### Requirement
Begin with the first line of the listing and quote every line through the one containing "at each point."; give only those lines.

==== Source material

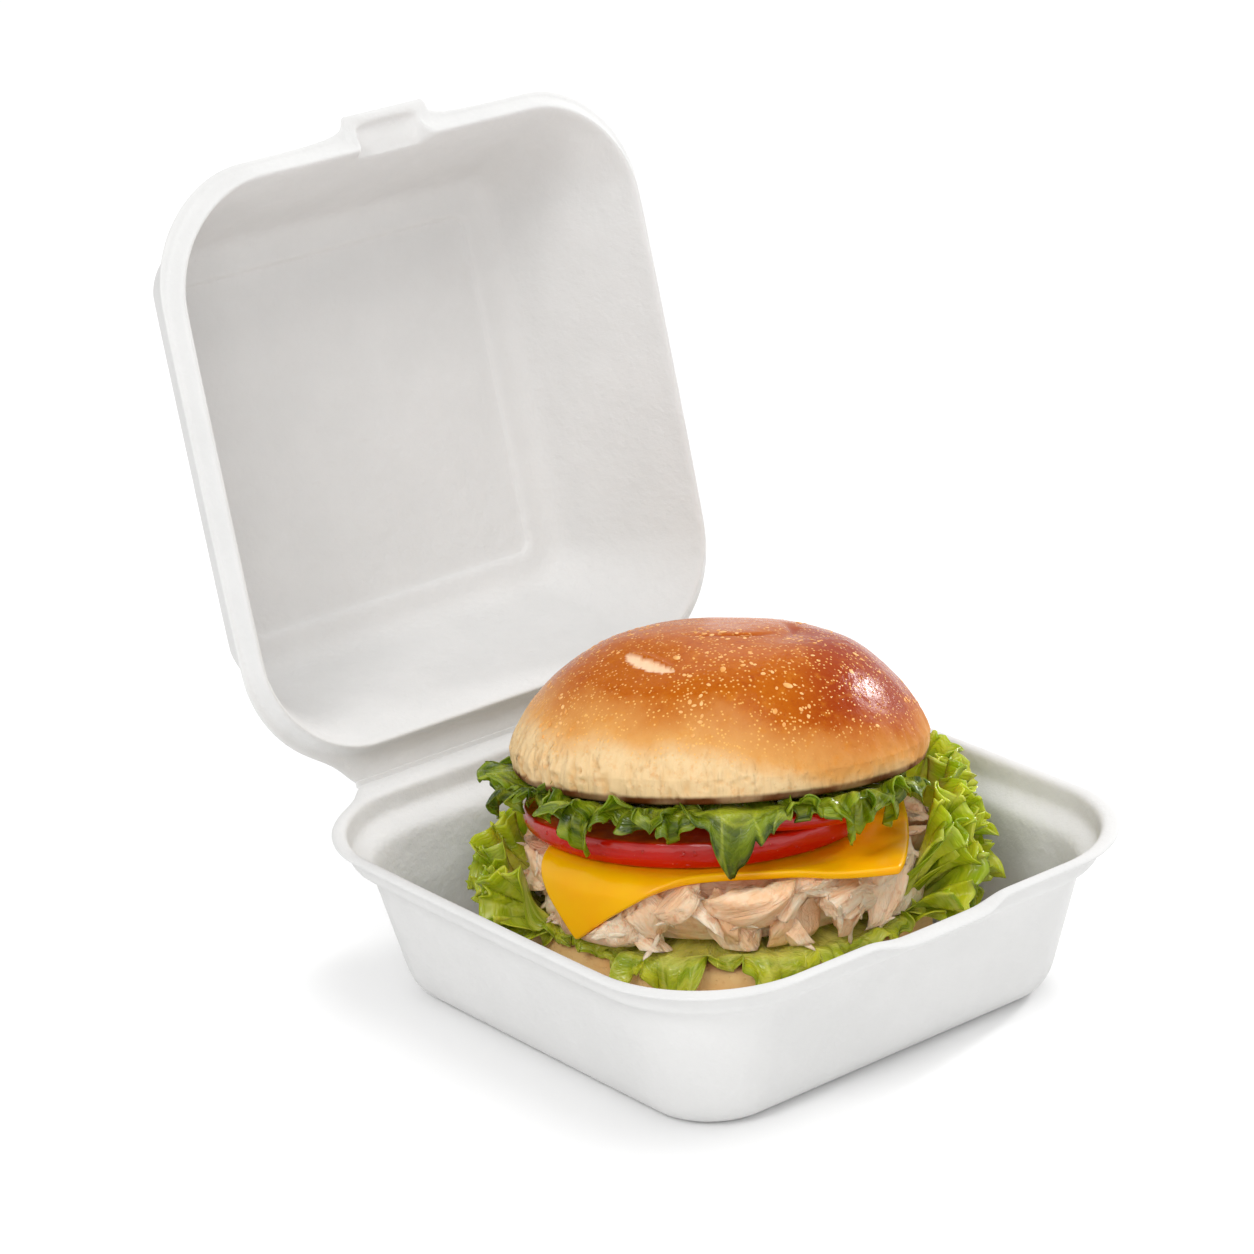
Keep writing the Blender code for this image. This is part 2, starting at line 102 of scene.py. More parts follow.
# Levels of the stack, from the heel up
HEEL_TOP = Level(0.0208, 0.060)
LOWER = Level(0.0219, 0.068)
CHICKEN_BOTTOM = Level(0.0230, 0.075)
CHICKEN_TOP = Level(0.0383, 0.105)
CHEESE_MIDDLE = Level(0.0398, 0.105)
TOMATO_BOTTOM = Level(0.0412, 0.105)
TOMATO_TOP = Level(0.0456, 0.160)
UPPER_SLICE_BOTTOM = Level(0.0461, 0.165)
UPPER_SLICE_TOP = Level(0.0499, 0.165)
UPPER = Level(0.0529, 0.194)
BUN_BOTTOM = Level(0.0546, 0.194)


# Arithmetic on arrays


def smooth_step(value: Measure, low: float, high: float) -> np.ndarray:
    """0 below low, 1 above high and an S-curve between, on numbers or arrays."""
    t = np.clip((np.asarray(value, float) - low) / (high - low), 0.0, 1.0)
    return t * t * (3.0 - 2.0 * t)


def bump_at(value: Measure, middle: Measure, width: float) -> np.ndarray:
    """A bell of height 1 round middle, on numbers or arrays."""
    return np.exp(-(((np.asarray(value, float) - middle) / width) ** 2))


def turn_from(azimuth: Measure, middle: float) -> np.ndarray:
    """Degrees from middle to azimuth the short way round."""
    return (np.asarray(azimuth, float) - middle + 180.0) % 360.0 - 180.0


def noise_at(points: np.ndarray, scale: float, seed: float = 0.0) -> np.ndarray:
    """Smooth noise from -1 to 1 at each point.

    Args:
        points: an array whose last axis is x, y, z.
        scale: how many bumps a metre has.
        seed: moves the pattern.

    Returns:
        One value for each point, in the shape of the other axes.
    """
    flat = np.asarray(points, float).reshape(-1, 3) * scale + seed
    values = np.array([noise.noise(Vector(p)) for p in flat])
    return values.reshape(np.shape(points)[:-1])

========

### Solution to this problem
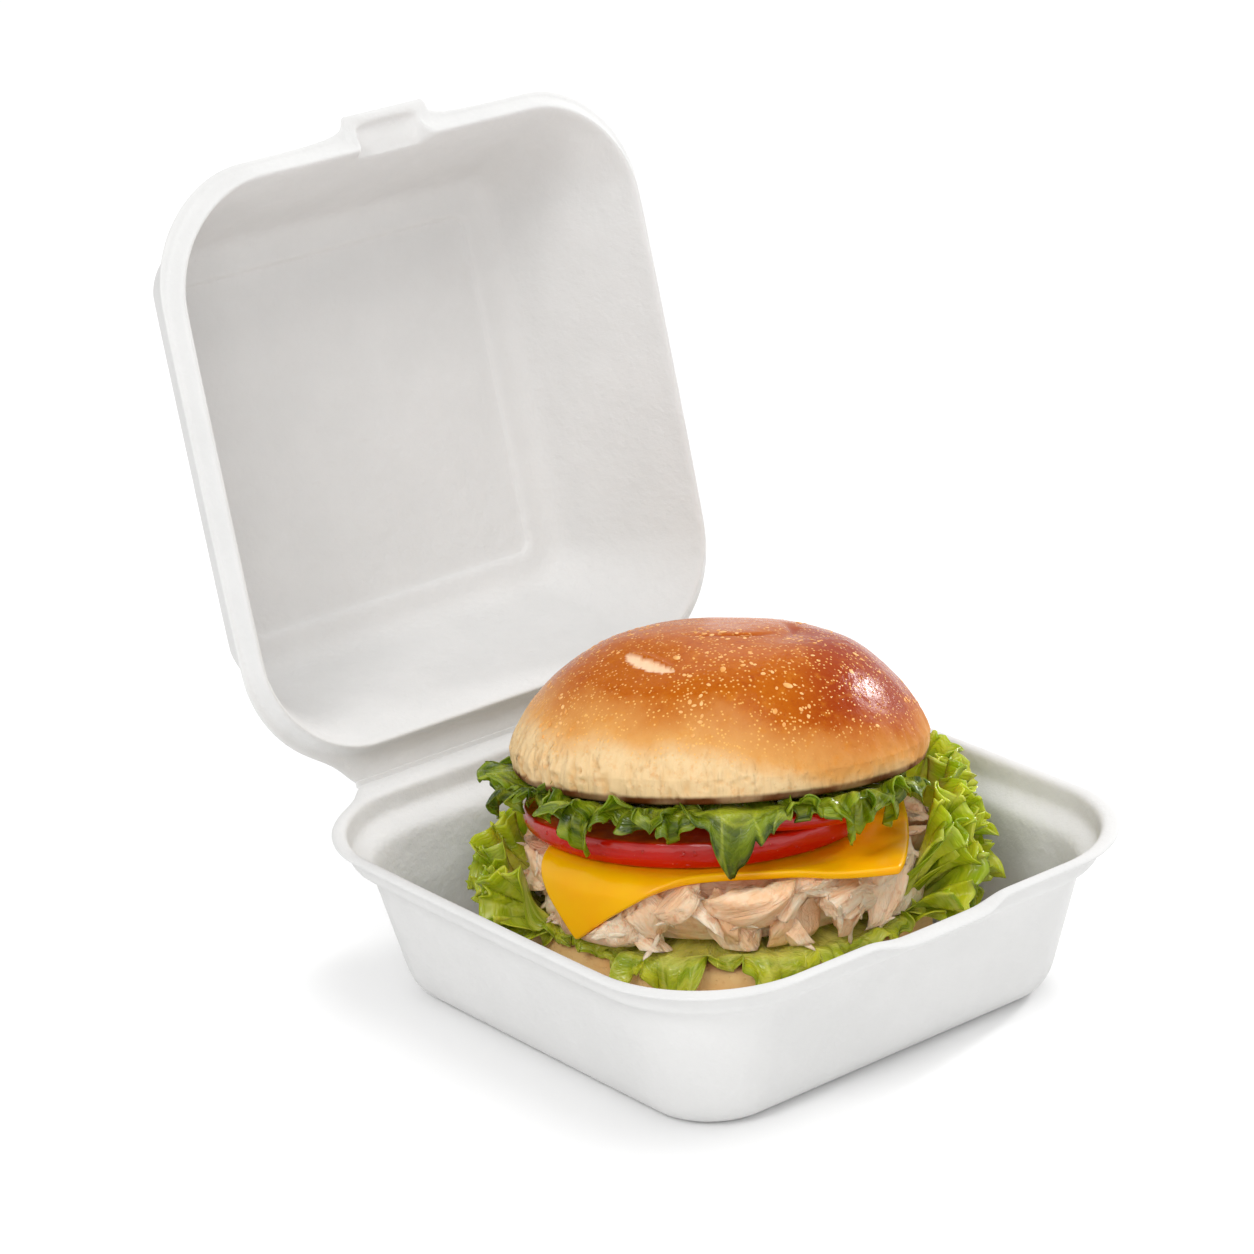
Keep writing the Blender code for this image. This is part 2, starting at line 102 of scene.py. More parts follow.
# Levels of the stack, from the heel up
HEEL_TOP = Level(0.0208, 0.060)
LOWER = Level(0.0219, 0.068)
CHICKEN_BOTTOM = Level(0.0230, 0.075)
CHICKEN_TOP = Level(0.0383, 0.105)
CHEESE_MIDDLE = Level(0.0398, 0.105)
TOMATO_BOTTOM = Level(0.0412, 0.105)
TOMATO_TOP = Level(0.0456, 0.160)
UPPER_SLICE_BOTTOM = Level(0.0461, 0.165)
UPPER_SLICE_TOP = Level(0.0499, 0.165)
UPPER = Level(0.0529, 0.194)
BUN_BOTTOM = Level(0.0546, 0.194)


# Arithmetic on arrays


def smooth_step(value: Measure, low: float, high: float) -> np.ndarray:
    """0 below low, 1 above high and an S-curve between, on numbers or arrays."""
    t = np.clip((np.asarray(value, float) - low) / (high - low), 0.0, 1.0)
    return t * t * (3.0 - 2.0 * t)


def bump_at(value: Measure, middle: Measure, width: float) -> np.ndarray:
    """A bell of height 1 round middle, on numbers or arrays."""
    return np.exp(-(((np.asarray(value, float) - middle) / width) ** 2))


def turn_from(azimuth: Measure, middle: float) -> np.ndarray:
    """Degrees from middle to azimuth the short way round."""
    return (np.asarray(azimuth, float) - middle + 180.0) % 360.0 - 180.0


def noise_at(points: np.ndarray, scale: float, seed: float = 0.0) -> np.ndarray:
    """Smooth noise from -1 to 1 at each point.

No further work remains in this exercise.